Sarah Palin didn’t say no thank you to the money as governor of Alaska. She just got it with no strings attached rather than have it slated just for bridges.

Comment from the same article; “We ought to do away with $24 billion worth, not just one bridge,” said Senator John McCain, Republican of Arizona.

Hmmm, John, have you and Sarah Palin actually talked to each other yet? Have you been introduced?

From the Anchorage News 8-31-08, a newspaper in Sarah Palin’s home state of Alaska

“I told Congress, thanks but no thanks on that bridge to nowhere,” Palin told the cheering McCain crowd, referring to Ketchikan’s Gravina Island bridge. But Palin was for the Bridge to Nowhere before she was against it.

Meanwhile, Weinstein noted, the state is continuing to build a road on Gravina Island to an empty beach where the bridge would have gone — because federal money for the access road, unlike the bridge money, would have otherwise been returned to the federal government.

In September, 2006, Palin showed up in Ketchikan on her gubernatorial campaign and said the bridge was essential for the town’s prosperity. “OK, you’ve got Valley trash standing here in the middle of nowhere,” Palin said, according to an account in the Ketchikan Daily News. “I think we’re going to make a good team as we progress that bridge project.” One year later, Ketchikan’s Republican leaders said they were blindsided by Palin’s decision to pull the plug.

Andrew Halcro, who ran against Palin in 2006, told The Associated Press on Saturday that Palin changed her views after she was elected to make a national splash.

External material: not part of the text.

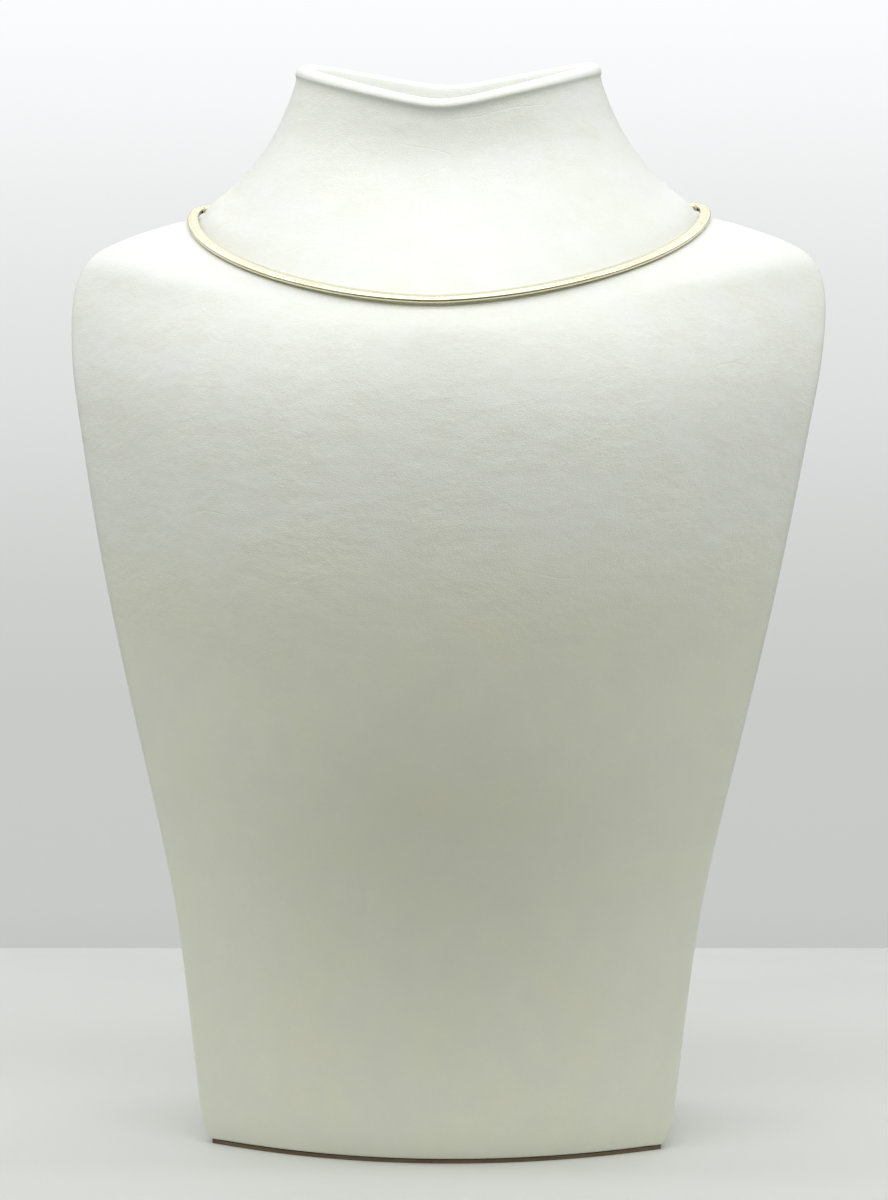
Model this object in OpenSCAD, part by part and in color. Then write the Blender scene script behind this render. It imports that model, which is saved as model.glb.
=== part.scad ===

Mayor Weinstein said many residents remain irked by Palin’s failure to come to Ketchikan since that time to defend her decision — despite promises that she would.

Businessman Mike Elerding, who helped run Palin’s local campaign for governor, told the paper he would have a hard time voting for the McCain ticket because of Palin’s subsequent neglect of Ketchikan and her flip-flop on the “Ralph Bartholomew Veterans Memorial Bridge.”

I find it funny that she is still building a road to nowhere since the bridge to nowhere didn’t work out. McCain and Palin both say she was against the bridge to nowhere to prove she makes tough decisions and that she is a budget cutter.

The truth is she did not oppose the bridge to nowhere until after the public got wind of the pork barrel project.